Pero llegó el dos de octubre, y un manto de fatalidad y sangre me sumergió en la realidad histórica de mi tiempo. Yo, como tantos otros jóvenes mexicanos viviendo en provincia, nunca estuve cerca ni sufrí en carne propia la terrible tragedia de la represión asesina; pero en nuestra subjetividad quedó de forma irremediable una herida que nunca se ha cerrado.

Seguí teniendo éxito como profesor, pero en mi interior iba creciendo un gran desasosiego. Esa sociedad que me pagaba y que me ofrecía a sus hijos para que los preparara para heredar los privilegios injustos y ciegos de sus padres, era la misma que había aceptado y apoyado la masacre de lo mejor de la juventud mexicana.

De forma paulatina e inevitable, mis clases fueron girando hacia la denuncia de la tiranía de la sociedad burguesa. Aparentemente, ya nada se podía hacer en cuanto a los ideales del movimiento estudiantil. El gobierno había dejado en claro, a punta de bala, que no sólo nada iba a cambiar, sino también y sobre todo, que podíamos esperar una larga vida de ese sistema.
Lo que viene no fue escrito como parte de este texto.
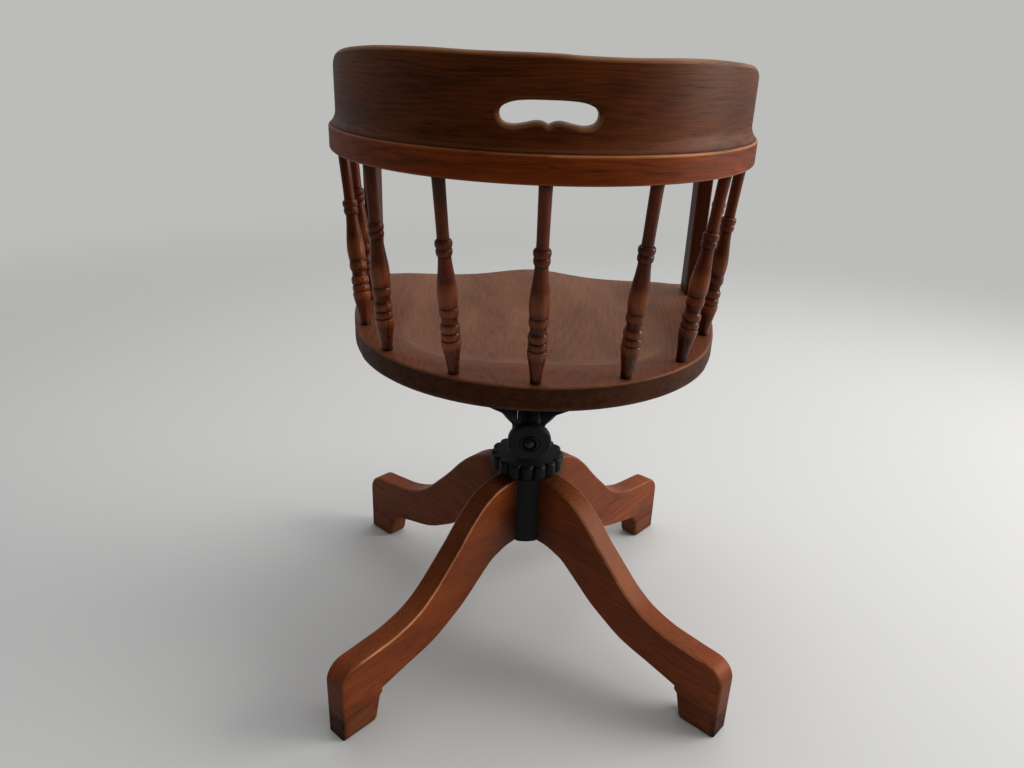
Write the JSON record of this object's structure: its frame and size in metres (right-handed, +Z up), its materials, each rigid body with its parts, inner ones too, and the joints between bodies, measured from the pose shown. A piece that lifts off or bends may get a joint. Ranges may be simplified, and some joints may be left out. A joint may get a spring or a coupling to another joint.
{
  "type": "bankers swivel chair",
  "caption": "Oak office chair with curved arm bow, turned spindles and dished seat, on a tilting iron head, lift screw and splayed sawn legs.",
  "frame": {"origin": "on the floor, at the middle of the four feet, under the column's axis", "axes": "+Z up, +Y towards the chair's back, +X towards the sitter's left"},
  "size_m": [0.564, 0.564, 0.84],
  "materials": {
    "oak_rail": "varnished dark oak, worn at the edges",
    "oak_seat": "varnished oak, dulled by use",
    "oak_turned": "varnished turned oak",
    "iron": "black japanned casting, dusty",
    "steel": "dull dark steel"
  },
  "bodies": {
    "base": {"leg_1": "oak_rail", "leg_2": "oak_rail", "leg_3": "oak_rail", "leg_4": "oak_rail", "foot_block_1": "oak_rail", "foot_block_2": "oak_rail", "foot_block_3": "oak_rail", "foot_block_4": "oak_rail", "leg_bolt_1": "steel", "leg_bolt_2": "steel", "leg_bolt_3": "steel", "leg_bolt_4": "steel", "hub": "iron", "wheel_washer": "steel"},
    "wheel": {"handwheel": "iron"},
    "column": {"lift_screw": "steel", "stop_washer": "steel", "stop_bolt": "steel", "thrust_washer": "steel"},
    "head": {"yoke": "iron", "yoke_set_screw": "steel", "spring_seat": "steel", "tension_spring": "steel"},
    "seat_frame": {"seat": "oak_seat", "seat_iron": "iron", "pivot_pin": "steel", "pivot_nut": "steel", "seat_screw_1": "steel", "seat_screw_2": "steel", "seat_screw_3": "steel", "seat_screw_4": "steel", "spindle_1": "oak_turned", "spindle_2": "oak_turned", "spindle_3": "oak_turned", "spindle_4": "oak_turned", "spindle_5": "oak_turned", "spindle_6": "oak_turned", "spindle_7": "oak_turned", "spindle_8": "oak_turned", "spindle_9": "oak_turned", "arm_post_left": "oak_rail", "arm_post_right": "oak_rail", "arm_left": "oak_rail", "arm_right": "oak_rail", "crest_rail": "oak_rail", "crest_screw_1": "steel", "crest_screw_2": "steel", "crest_screw_3": "steel", "crest_screw_4": "steel"},
    "rod": {"tension_rod": "steel", "rod_crosshead": "steel"},
    "plate": {"spring_plate": "steel"},
    "knob": {"tension_knob": "iron", "knob_locknut": "steel"}
  },
  "joints": [
    {"name": "wheel_turn", "type": "hinge", "parent": "base", "child": "wheel", "pos_m": [0, 0, 0.279], "axis": [0, 0, 1], "range_deg": [-720, 4200]},
    {"name": "screw_lift", "type": "slide", "parent": "base", "child": "column", "axis": [0, 0, 1], "range_m": [-0.01201, 0.07001]},
    {"name": "seat_swivel", "type": "hinge", "parent": "column", "child": "head", "pos_m": [0, 0, 0.33], "axis": [0, 0, 1], "continuous": true},
    {"name": "seat_tilt", "type": "hinge", "parent": "head", "child": "seat_frame", "pos_m": [0, 0, 0.418], "axis": [-1, 0, 0], "range_deg": [0, 15], "stiffness_Nm_per_rad": 120, "springref_deg": -8.59},
    {"name": "rod_slide", "type": "slide", "parent": "head", "child": "rod", "axis": [0, -0.9816, 0.1908], "range_m": [0, 0.0128], "deforming": ["tension_spring"]},
    {"name": "plate_travel", "type": "slide", "parent": "rod", "child": "plate", "axis": [0, -0.9816, 0.1908], "range_m": [-0.00451, 0]},
    {"name": "knob_turn", "type": "hinge", "parent": "plate", "child": "knob", "pos_m": [0, 0.09482, 0.35577], "axis": [0, -0.9816, 0.1908], "range_deg": [-1080, 0]}
  ],
  "couplings": [
    {"joint": "screw_lift", "follows": "wheel_turn", "m_per_rad": 0.00095493},
    {"joint": "rod_slide", "follows": "seat_tilt", "m_per_rad": 0.0486},
    {"joint": "plate_travel", "follows": "knob_turn", "m_per_rad": 0.00023873}
  ]
}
Entonces tomé la única solución que me pareció aceptable en ese momento: declararía una guerra literaria y pedagógica personal al burdo mundo burgués. Y transformé mis clases en concientización política. Leer en clase “Alma encadenada” (Soul on Ice) de Eldridge Cleaver, uno de los fundadores de las Panteras Negras, fue el gesto que me costó mi primer despido. (Como una vez le escuché al gran poeta Gonzalo Rojas, “Es bueno que a uno lo despidan de vez en cuando”).
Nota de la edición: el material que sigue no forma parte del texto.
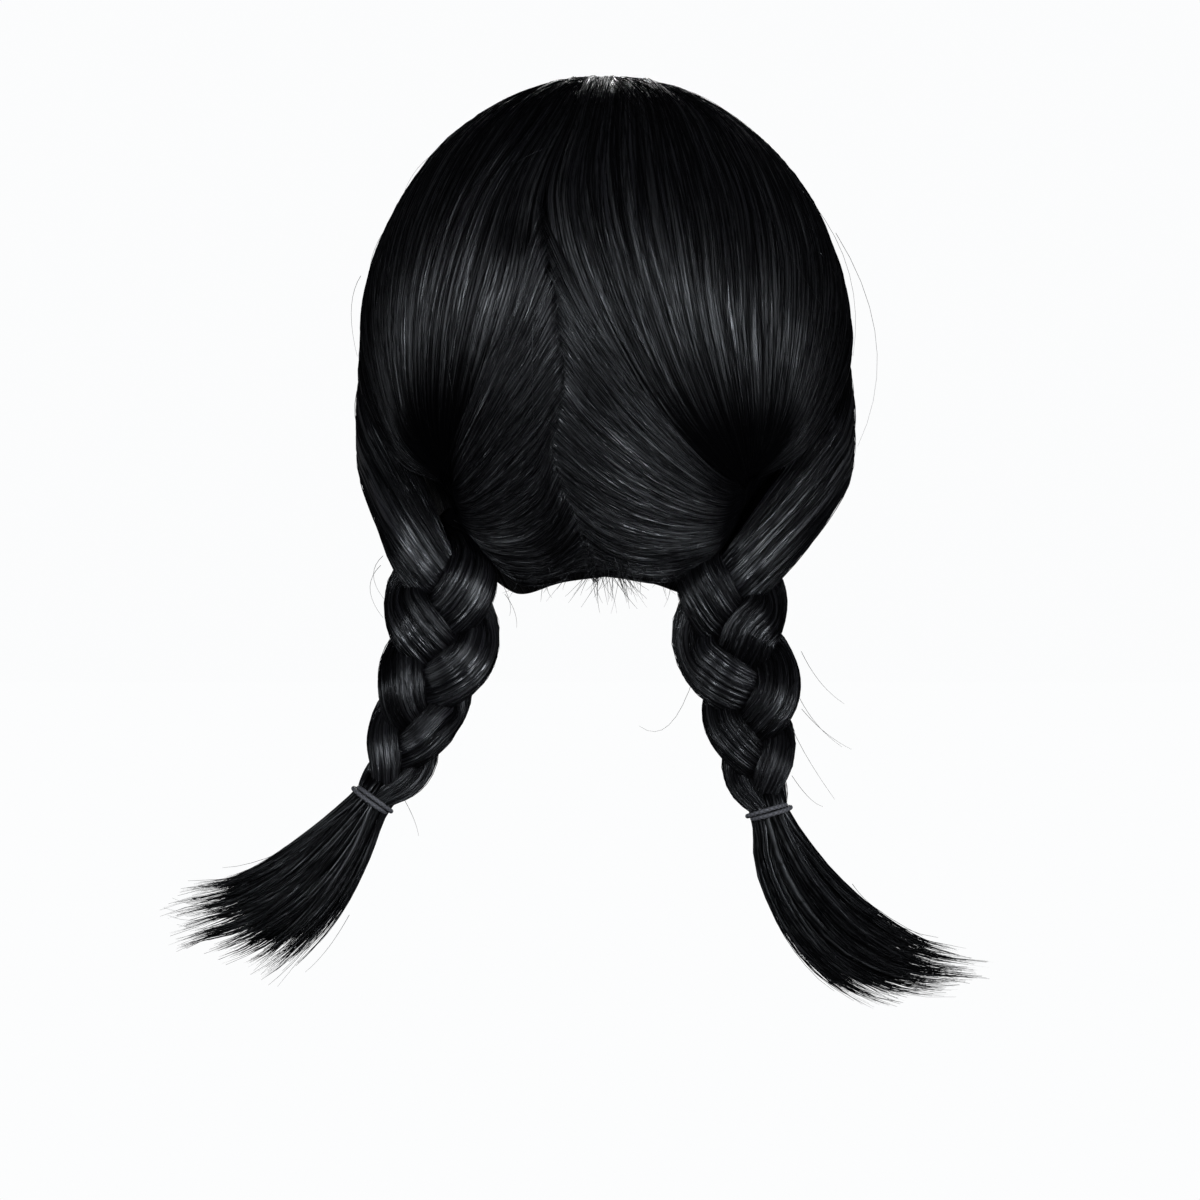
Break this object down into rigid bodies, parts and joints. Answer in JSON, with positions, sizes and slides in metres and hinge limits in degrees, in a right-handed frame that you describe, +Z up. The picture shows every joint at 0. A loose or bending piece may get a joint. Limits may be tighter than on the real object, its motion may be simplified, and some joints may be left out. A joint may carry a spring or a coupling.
{
  "type": "long wig with two plaits",
  "caption": "Rounded wig of straight black hair with a centre part, drawn back into two short plaits, each tied with an elastic above a frayed tail.",
  "frame": {"origin": "top of the hollow, where the wig bears on the crown of a head", "axes": "+Z up, -Y towards the face, +X towards the wearer's left"},
  "size_m": [0.3248, 0.1973, 0.3899],
  "materials": {
    "hair": "straight synthetic fibre with a cool soft sheen",
    "elastic": "cloth covered elastic, matt"
  },
  "bodies": {
    "root": {"crown": "hair", "left_strand_front": "hair", "left_strand_nape": "hair", "left_strand_side": "hair", "left_tie": "elastic", "left_tail": "hair", "right_strand_front": "hair", "right_strand_nape": "hair", "right_strand_side": "hair", "right_tie": "elastic", "right_tail": "hair"}
  },
  "joints": []
}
Estoy convencido que así como yo, miles de jóvenes mexicanos iniciaron en el cierre de los 60s, una historia personal marcada de forma irremediable por ese sacrificio brutal perpetrado en Tlatelolco. A partir de esa primera experiencia, mi vida ha dado muchos giros dramáticos hacia extremos insospechados por mí en esas etapas primeras: hipismo y cristianismo; pedagogo y poeta…; pero siempre he mantenido una nota profunda de disidencia permanente que tiene sus raíces más profundas en 1968.
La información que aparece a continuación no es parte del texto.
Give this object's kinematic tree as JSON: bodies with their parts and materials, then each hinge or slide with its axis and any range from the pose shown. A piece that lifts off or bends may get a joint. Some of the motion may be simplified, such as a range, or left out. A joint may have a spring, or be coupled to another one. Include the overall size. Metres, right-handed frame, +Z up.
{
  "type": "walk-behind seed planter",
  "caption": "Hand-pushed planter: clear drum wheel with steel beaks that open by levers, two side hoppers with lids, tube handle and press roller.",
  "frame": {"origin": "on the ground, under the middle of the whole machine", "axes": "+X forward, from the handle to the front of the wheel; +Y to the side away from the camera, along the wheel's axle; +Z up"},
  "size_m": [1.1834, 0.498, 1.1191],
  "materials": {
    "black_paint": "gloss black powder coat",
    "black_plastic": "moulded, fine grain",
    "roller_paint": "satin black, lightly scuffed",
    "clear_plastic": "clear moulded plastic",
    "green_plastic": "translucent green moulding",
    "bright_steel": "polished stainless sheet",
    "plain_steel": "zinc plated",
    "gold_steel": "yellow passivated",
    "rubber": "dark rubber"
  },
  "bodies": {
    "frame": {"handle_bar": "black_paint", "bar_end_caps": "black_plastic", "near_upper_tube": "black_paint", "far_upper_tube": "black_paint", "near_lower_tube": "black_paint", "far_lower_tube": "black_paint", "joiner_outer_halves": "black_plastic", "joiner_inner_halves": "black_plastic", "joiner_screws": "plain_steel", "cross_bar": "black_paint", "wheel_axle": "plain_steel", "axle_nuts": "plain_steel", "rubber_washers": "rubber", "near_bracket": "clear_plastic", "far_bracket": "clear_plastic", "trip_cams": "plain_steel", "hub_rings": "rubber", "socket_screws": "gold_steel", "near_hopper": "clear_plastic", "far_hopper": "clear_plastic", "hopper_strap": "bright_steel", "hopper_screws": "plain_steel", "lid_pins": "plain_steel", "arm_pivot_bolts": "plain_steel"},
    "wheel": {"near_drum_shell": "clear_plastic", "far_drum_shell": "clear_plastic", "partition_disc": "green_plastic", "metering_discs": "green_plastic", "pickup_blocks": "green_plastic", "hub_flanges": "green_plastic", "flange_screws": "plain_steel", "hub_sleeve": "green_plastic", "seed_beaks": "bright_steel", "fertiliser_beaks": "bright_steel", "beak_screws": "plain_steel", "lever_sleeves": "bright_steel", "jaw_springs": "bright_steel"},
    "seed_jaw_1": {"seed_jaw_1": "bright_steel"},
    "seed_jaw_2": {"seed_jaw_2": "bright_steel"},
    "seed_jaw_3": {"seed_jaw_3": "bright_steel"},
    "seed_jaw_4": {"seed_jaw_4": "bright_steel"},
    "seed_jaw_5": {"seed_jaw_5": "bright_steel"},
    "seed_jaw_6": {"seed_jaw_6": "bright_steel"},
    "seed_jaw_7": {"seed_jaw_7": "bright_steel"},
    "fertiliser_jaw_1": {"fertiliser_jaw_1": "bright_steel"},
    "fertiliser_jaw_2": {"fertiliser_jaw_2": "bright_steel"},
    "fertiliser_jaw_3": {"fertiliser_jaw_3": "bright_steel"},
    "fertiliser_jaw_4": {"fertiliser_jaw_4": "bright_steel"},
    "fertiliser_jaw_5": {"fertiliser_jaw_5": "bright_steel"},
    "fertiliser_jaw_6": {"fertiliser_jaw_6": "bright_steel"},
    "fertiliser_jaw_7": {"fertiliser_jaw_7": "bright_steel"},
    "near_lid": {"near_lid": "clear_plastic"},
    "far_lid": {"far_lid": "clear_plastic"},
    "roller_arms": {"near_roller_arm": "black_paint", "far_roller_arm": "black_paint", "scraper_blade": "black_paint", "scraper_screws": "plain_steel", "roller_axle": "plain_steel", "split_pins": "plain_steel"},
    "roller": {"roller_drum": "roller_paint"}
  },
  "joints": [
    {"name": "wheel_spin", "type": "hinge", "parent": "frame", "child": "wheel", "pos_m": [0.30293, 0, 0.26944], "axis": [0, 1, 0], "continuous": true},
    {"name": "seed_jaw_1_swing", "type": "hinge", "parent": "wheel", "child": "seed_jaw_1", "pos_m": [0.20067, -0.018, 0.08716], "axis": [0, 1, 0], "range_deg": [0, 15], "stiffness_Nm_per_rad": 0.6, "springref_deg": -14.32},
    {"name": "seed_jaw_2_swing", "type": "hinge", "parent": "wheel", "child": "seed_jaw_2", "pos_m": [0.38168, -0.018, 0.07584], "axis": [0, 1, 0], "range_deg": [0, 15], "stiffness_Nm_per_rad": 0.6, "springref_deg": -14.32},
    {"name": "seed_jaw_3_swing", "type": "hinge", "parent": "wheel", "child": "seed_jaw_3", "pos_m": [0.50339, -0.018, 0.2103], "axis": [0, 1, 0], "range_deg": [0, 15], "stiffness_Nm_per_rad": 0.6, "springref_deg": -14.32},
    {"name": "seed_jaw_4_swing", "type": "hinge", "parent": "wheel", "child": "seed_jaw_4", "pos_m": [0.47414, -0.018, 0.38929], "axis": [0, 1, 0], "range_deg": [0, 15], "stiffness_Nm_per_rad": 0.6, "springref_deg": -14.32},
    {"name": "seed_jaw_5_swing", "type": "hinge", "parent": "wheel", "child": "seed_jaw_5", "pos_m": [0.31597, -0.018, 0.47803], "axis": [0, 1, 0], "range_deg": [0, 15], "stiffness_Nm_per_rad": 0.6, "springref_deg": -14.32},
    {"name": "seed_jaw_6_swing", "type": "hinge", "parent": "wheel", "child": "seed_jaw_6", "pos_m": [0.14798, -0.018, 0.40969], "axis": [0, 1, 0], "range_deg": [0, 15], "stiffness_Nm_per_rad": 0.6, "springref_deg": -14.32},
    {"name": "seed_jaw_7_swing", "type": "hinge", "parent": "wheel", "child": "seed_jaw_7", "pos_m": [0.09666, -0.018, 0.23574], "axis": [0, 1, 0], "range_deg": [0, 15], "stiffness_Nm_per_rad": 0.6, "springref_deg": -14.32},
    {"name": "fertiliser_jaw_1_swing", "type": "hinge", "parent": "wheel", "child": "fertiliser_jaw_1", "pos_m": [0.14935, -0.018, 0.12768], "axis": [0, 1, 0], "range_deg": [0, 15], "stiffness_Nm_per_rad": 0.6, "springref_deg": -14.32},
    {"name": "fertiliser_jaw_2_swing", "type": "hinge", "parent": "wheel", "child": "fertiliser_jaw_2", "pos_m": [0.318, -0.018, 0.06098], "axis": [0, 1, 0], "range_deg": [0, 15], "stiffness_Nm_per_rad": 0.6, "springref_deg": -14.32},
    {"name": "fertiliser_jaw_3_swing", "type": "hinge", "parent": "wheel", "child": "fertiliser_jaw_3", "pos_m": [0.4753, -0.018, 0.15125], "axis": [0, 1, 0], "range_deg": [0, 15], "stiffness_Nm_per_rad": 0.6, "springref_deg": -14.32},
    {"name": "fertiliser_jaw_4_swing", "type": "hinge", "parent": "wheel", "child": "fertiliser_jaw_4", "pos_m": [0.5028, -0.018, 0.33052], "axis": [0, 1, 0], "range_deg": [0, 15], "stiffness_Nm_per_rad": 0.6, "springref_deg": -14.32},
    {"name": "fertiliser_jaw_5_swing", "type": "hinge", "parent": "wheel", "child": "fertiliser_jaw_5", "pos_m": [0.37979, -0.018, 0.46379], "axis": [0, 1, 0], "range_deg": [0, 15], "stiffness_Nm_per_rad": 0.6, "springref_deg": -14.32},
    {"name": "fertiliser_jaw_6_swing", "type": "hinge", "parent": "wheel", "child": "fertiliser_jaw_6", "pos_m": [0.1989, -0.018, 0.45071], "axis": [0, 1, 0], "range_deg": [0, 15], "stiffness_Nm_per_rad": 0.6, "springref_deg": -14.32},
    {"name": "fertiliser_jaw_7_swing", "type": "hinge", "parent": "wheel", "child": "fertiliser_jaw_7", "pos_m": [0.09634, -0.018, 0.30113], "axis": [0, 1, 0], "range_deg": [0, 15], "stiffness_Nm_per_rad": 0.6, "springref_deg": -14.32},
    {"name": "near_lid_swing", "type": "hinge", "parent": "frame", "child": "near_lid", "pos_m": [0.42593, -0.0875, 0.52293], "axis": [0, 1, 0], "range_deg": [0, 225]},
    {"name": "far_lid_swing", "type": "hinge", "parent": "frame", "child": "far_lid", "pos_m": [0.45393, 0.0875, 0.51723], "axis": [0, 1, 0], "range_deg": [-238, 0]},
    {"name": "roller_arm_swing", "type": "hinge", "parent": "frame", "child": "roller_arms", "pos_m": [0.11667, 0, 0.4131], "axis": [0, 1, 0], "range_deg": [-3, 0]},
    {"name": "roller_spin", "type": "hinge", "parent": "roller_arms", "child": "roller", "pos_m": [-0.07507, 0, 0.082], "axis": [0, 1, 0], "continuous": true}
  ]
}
Nunca abandoné la perspectiva inicial de las demandas del movimiento estudiantil. Eran justas y necesarias. La permanencia y crecimiento del sistema más corrupto del mundo un escándalo al que siempre debíamos oponernos, aun en contra de la total ausencia de esperanza. Y en 1988 yo estaba en la Cd. de México celebrando el triunfo inminente del ingeniero Cárdenas y enfrentando de nuevo el golpe infame de la misma corrupción de siempre. Y sin embargo, a pesar de ese doloroso fraude, cité en un texto las palabras de Claudia Cardinale en la película Fitzgerald que pude ver ese verano: “Hay grandes presas en la cacería mayor que tardan varios días en darse cuenta que recibieron un tiro de muerte…” Porque para mí, no obstante el fraude, ya había consenso en la sociedad mexicana para el repudio del PRI. Le faltaba a México todavía soportar la fusión del PRI con el PAN, y extender la agonía del monstruo unas décadas más.

Es por todo esto que considero que el 68 no ha dejado de estar presente en la historia de México. Ahora está más vivo que nunca. Atravesó subterráneo la terrible extensión de la ignominia que creció sobre su sangre, y ahora emerge más joven y dinámico que nunca, en una transformación que, atacada por todas partes, se yergue cada vez más fuerte, cada vez más enraizada en esos jóvenes que entregaron sus vidas en Tlatelolco, hace medio siglo.

San Cristóbal de las Casas, Chiapas, 2018

*Benito Gámez es un escritor, poeta, maestro universitario.